Friday, June 7, 2013

its not about the stuff...

i am in the middle of a book that causes my mind to scream & struggle with the way i live-think-breathe.  it's called 7 by jen hatmaker.  it's kind of a diary of her journey of tackling seven months of less to become more.  less of her, jen & more of Him, God.  i realize i couldn't do 7...like she eats only seven foods for a month.  yep, she eats eggs, avocado, chicken, apples {and three other foods which escape me at the moment} for 30 days straight.  freakin' crazy-sriracha would be a MUST on that list just to continue to add spice to my little life.

the premise of the book is both fascinating & appaling-kind of like driving by a horrific car crash. i slow to see the damage, then immediately slam my eyes shut {while driving myself & beautiful family at 72 mph down the interstate-yea, i confess: i am a speeder & a rubbernecker}, hoping to erase the image forever from my mind.

we live in a culture of entitlement, with each generation puffing itself up a bit more-feeling more deserving of all the "stuff" life has to offer.  spacious homes, "greener" cars, trendier fashions, alluring vacations-i am a product of this entitlement.  i have lots of stuff & love collecting {actually purchasing-the "stuff" i crave is seldom free} more.  MORE.  AND MORE STUFF.  AND NOW PLEASE BECAUSE I DESERVE IT!

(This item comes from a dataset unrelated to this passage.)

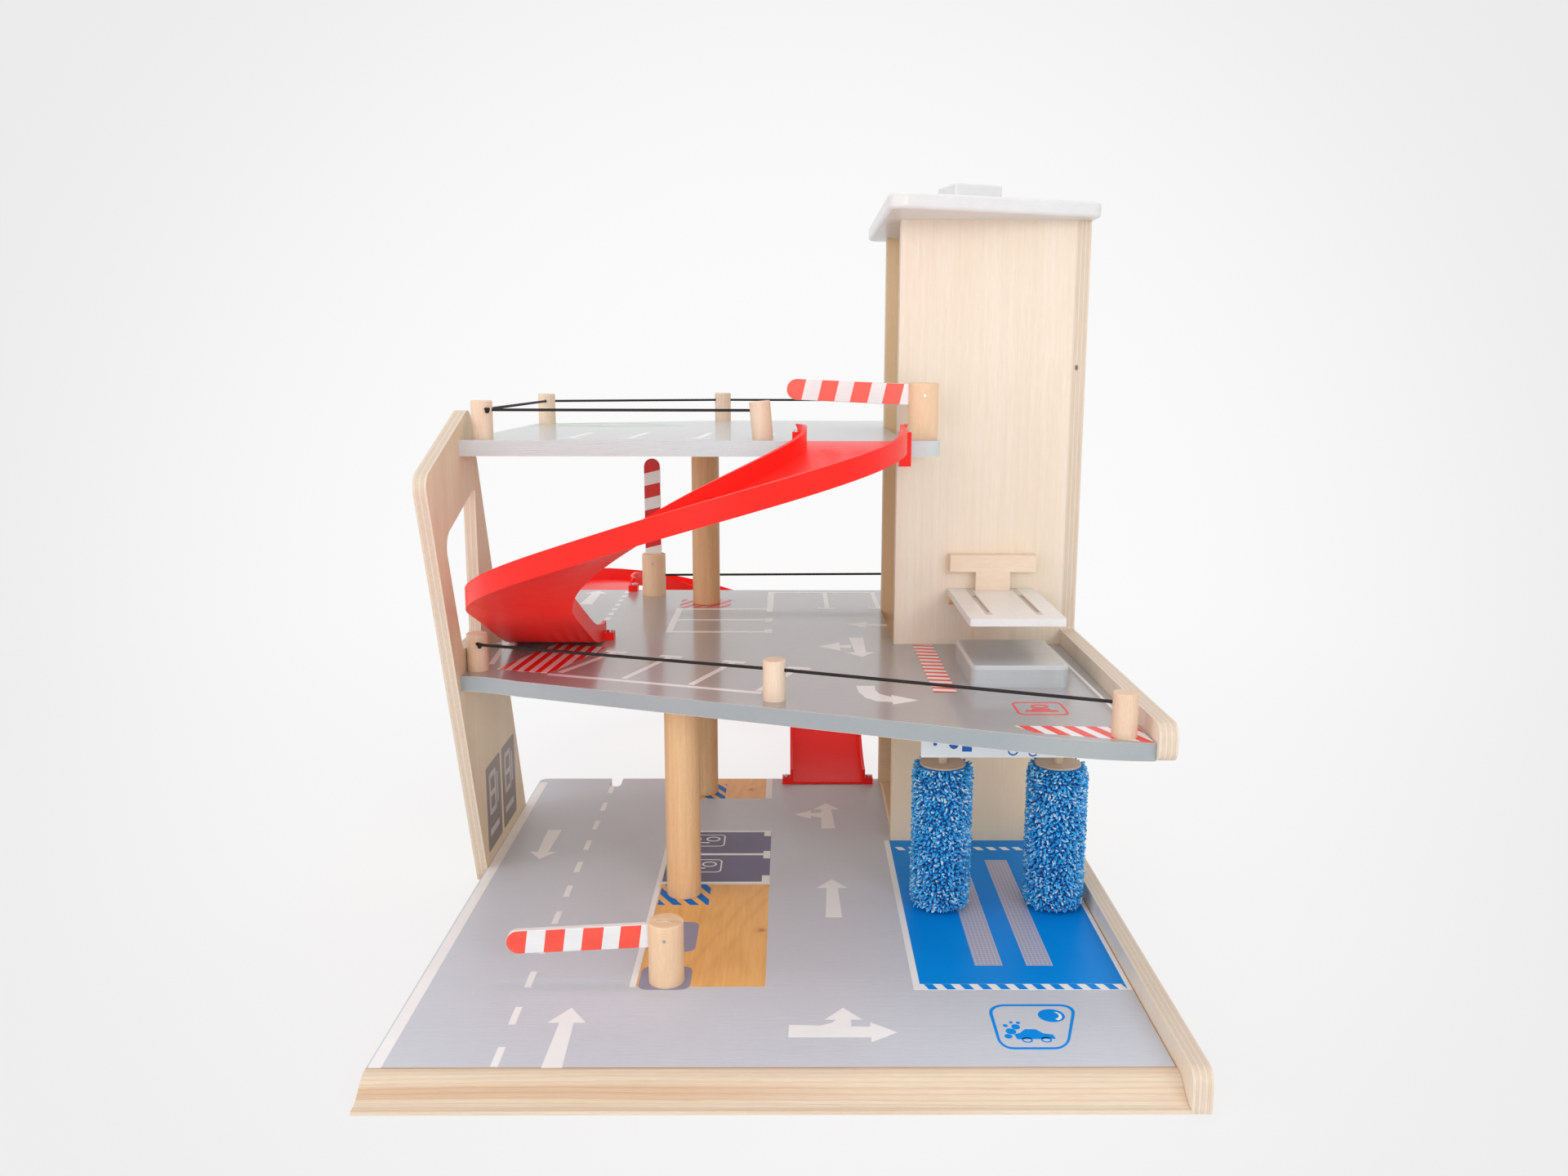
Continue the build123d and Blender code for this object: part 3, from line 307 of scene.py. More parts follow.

i have a drawer full of all sorts of bras-padded, push-up, demi, sports and yet, just two boobs.
i have over 102 dinner plates (yep, just dinner plates-not counting the ones for dessert or salad or saucers} and yet, just two of us eat here regularly.
i have a jar big enough to house a family of gold fish full of nail polish and yet, prefer {and pay!} someone else to paint my nails.

dear stuff {yeah, i am talking to you-bras, plates, polish}
i like having you all around.  you sparkle, shine, support my girls while i'm getting fit.  but some days {okay, almost all day-everyday} i am so busy with you i forget all about Him.  perhaps {and it breaks a piece of my heart to admit this} you need to take a backseat in my life.

when i had babies, the love in my heart grew...like i was sure there wouldn't be enough love for the next baby because my heart was so over-joyed {except a 3:24 am feeding time} and brimming with love i was adamant it was mathematically impossible for there to be anymore love for the next baby, but somehow the love grew ten-fold when the next and then the next baby came along.  but bras, polish, plates don't make my heart grow more love.  they have the adverse effect.  my heart grows greed, wanting more, believing more is due to me.

you see, stuff, it is about love & relationships.  with pjm being so sick, the lenses of life have been wiped clearer forcing me to realize life just isn't about my collection of stuff.  its about the family and friends &  their love filling the space dementia has left.  and all that stuff pjm collected over the years patiently waits for his return. motorcycles sitting silent in the garage, work boots collecting a thick layer of dust, tools yearning to cut, pound, build.  how will i tell all his stuff he is not coming back?  sorry stuff, pjm has forgotten you-he no longer cares about any of you.

stuff, you are intentionally distracting me from the purpose of life:  love of God & love of people.
i must work diligently at learning to let you go.